TASK DESCRIPTION: Return the whole listing exactly as it stands.

PROVIDED DATA:
◇ ◇ ◇ ◇

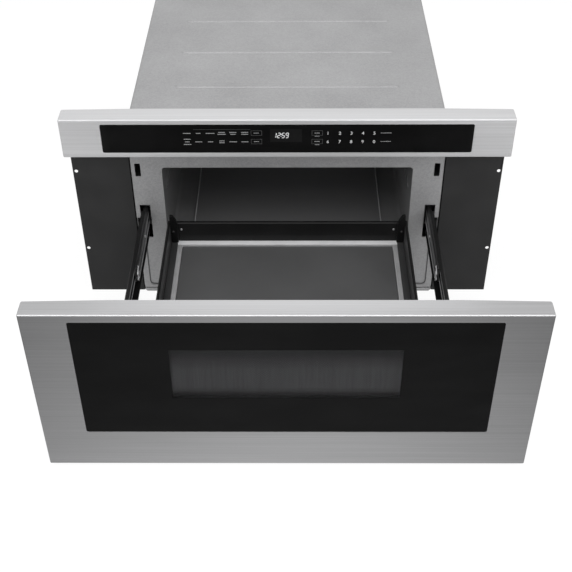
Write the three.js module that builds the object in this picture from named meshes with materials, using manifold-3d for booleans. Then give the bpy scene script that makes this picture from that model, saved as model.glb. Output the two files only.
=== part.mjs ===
// Microwave drawer for a 30-inch opening, in millimetres, +Z up, +Y towards the back of the cabinet.
// The origin is the centre of the base pan's underside. The drawer stands open, at the end of its travel.
// Pieces of the drawer are drawn in their closed place, and their group carries them forward.

import * as THREE from 'three';
import { mergeGeometries, mergeVertices } from 'three/addons/utils/BufferGeometryUtils.js';
import Module from 'manifold-3d';

const wasm = await Module();
wasm.setup();

// ---------------------------------------------------------------- driving dimensions

// envelope
const frontWidth = 760;
const overallHeight = 402;
const fasciaHeight = 73.7;
const fasciaDepth = 36.6;
const revealGap = 4;
const toeClearance = 5.1;
const drawerFrontDepth = 33;
const drawerTravel = 396.9;
const chassisWidth = 548.4;
const chassisDrop = 30;
const chassisDepth = 557.4;

// sheet metal and clearances
const sheet = 1.2;
const seat = 0.3;
const skinSheet = 1.2;
const skinBend = 2.2;
const panelSheet = 1.2;

// control fascia
const controlGlassWidth = 622;
const controlGlassSill = 9.8;
const controlGlassHead = 9.6;
const glassThickness = 4;
const glassCorner = 3;
const glassGap = 0.4;
const rearCornerCut = 5.3;
const harnessLift = 12.7;
const harnessWidth = 80;
const harnessHeight = 20;

// drawer front
const doorGlassWidth = 622;
const doorGlassBottom = 81.2;
const doorGlassHead = 14.5;
const windowWidth = 342;
const windowSill = 69.8;
const windowHead = 61.8;

// mouth of the oven and front plate
const mouthWidth = 441.2;
const mouthBottom = 98;
const mouthDrop = 40.6;
const mouthCorner = 5;
const plateBottom = 10.3;
const plateCorner = 6;
const wingSpan = 754;
const wingBottom = 3;
const wingReturn = 26;
const wingHoleRadius = 3.2;
const wingHoleInset = 6;
const wingHoleHeights = [105.2, 276.2];

// oven cavity
const cavityDepth = 422;
const cavityFillet = 8;
const wellWidth = 320;
const wellDepth = 300;
const wellDrop = 28;
const floorPlateWidth = 358;
const floorPlateThickness = 4;

// drawer box and tray
const boxWidth = 434;
const boxLength = 392.6;
const boxBottom = 112;
const rimHeight = 173.5;
const rimThickness = 4.2;
const rearRimThickness = 7;
const ledgeHeight = 133;
const ledgeWidth = 12.3;
const trimWidth = 8.3;
const rearTrimWidth = 12;
const trayThickness = 5;
const capRise = 20;
const capThickness = 6;

// telescopic slides: every x is the distance from the centre plane
const slideCentreHeight = 178.5;
const armOuter = 264;
const armBottom = 150;
const armHeight = 45;
const armSheet = 1.5;
const armTopReach = 7.5;
const armBottomReach = 13;
const slideSheet = 1.2;
const drawerMemberHeight = 19;
const drawerMemberReach = 4;
const middleMemberInner = 252.9;
const middleMemberHeight = 29;
const middleMemberReach = 7.6;
const cabinetMemberInner = 247.9;
const cabinetMemberHeight = 41;
const cabinetMemberReach = 10;
const middleMemberSetback = 29.9;
const middleMemberLength = 400;
const cabinetMemberLength = 447;
const cageSheet = 0.8;
const cageLength = 154;
const outerCageReach = 5.7;
const outerCageSetback = 29;
const innerCageReach = 5.2;
const innerCageSetback = 96;
const ballsPerRow = 4;
const slotInner = 247.5;
const slotOuter = 266.6;
const slotBottom = 130.5;
const slotTop = 203.4;
const slotNotchTop = 175;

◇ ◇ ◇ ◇

RESULT OF THIS TASK:
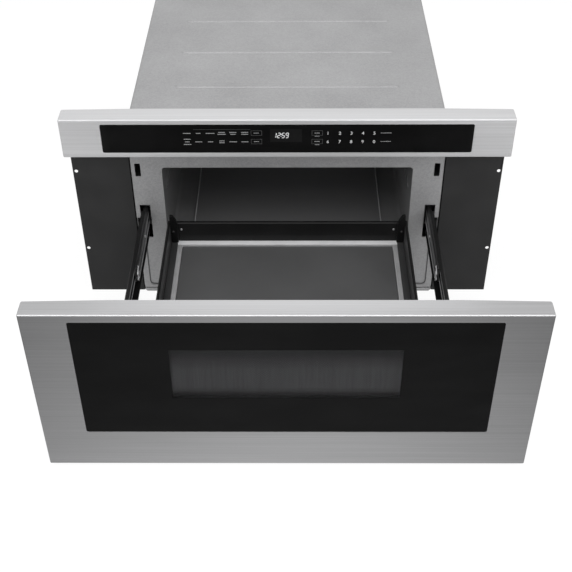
Write the three.js module that builds the object in this picture from named meshes with materials, using manifold-3d for booleans. Then give the bpy scene script that makes this picture from that model, saved as model.glb. Output the two files only.
=== part.mjs ===
// Microwave drawer for a 30-inch opening, in millimetres, +Z up, +Y towards the back of the cabinet.
// The origin is the centre of the base pan's underside. The drawer stands open, at the end of its travel.
// Pieces of the drawer are drawn in their closed place, and their group carries them forward.

import * as THREE from 'three';
import { mergeGeometries, mergeVertices } from 'three/addons/utils/BufferGeometryUtils.js';
import Module from 'manifold-3d';

const wasm = await Module();
wasm.setup();

// ---------------------------------------------------------------- driving dimensions

// envelope
const frontWidth = 760;
const overallHeight = 402;
const fasciaHeight = 73.7;
const fasciaDepth = 36.6;
const revealGap = 4;
const toeClearance = 5.1;
const drawerFrontDepth = 33;
const drawerTravel = 396.9;
const chassisWidth = 548.4;
const chassisDrop = 30;
const chassisDepth = 557.4;

// sheet metal and clearances
const sheet = 1.2;
const seat = 0.3;
const skinSheet = 1.2;
const skinBend = 2.2;
const panelSheet = 1.2;

// control fascia
const controlGlassWidth = 622;
const controlGlassSill = 9.8;
const controlGlassHead = 9.6;
const glassThickness = 4;
const glassCorner = 3;
const glassGap = 0.4;
const rearCornerCut = 5.3;
const harnessLift = 12.7;
const harnessWidth = 80;
const harnessHeight = 20;

// drawer front
const doorGlassWidth = 622;
const doorGlassBottom = 81.2;
const doorGlassHead = 14.5;
const windowWidth = 342;
const windowSill = 69.8;
const windowHead = 61.8;

// mouth of the oven and front plate
const mouthWidth = 441.2;
const mouthBottom = 98;
const mouthDrop = 40.6;
const mouthCorner = 5;
const plateBottom = 10.3;
const plateCorner = 6;
const wingSpan = 754;
const wingBottom = 3;
const wingReturn = 26;
const wingHoleRadius = 3.2;
const wingHoleInset = 6;
const wingHoleHeights = [105.2, 276.2];

// oven cavity
const cavityDepth = 422;
const cavityFillet = 8;
const wellWidth = 320;
const wellDepth = 300;
const wellDrop = 28;
const floorPlateWidth = 358;
const floorPlateThickness = 4;

// drawer box and tray
const boxWidth = 434;
const boxLength = 392.6;
const boxBottom = 112;
const rimHeight = 173.5;
const rimThickness = 4.2;
const rearRimThickness = 7;
const ledgeHeight = 133;
const ledgeWidth = 12.3;
const trimWidth = 8.3;
const rearTrimWidth = 12;
const trayThickness = 5;
const capRise = 20;
const capThickness = 6;

// telescopic slides: every x is the distance from the centre plane
const slideCentreHeight = 178.5;
const armOuter = 264;
const armBottom = 150;
const armHeight = 45;
const armSheet = 1.5;
const armTopReach = 7.5;
const armBottomReach = 13;
const slideSheet = 1.2;
const drawerMemberHeight = 19;
const drawerMemberReach = 4;
const middleMemberInner = 252.9;
const middleMemberHeight = 29;
const middleMemberReach = 7.6;
const cabinetMemberInner = 247.9;
const cabinetMemberHeight = 41;
const cabinetMemberReach = 10;
const middleMemberSetback = 29.9;
const middleMemberLength = 400;
const cabinetMemberLength = 447;
const cageSheet = 0.8;
const cageLength = 154;
const outerCageReach = 5.7;
const outerCageSetback = 29;
const innerCageReach = 5.2;
const innerCageSetback = 96;
const ballsPerRow = 4;
const slotInner = 247.5;
const slotOuter = 266.6;
const slotBottom = 130.5;
const slotTop = 203.4;
const slotNotchTop = 175;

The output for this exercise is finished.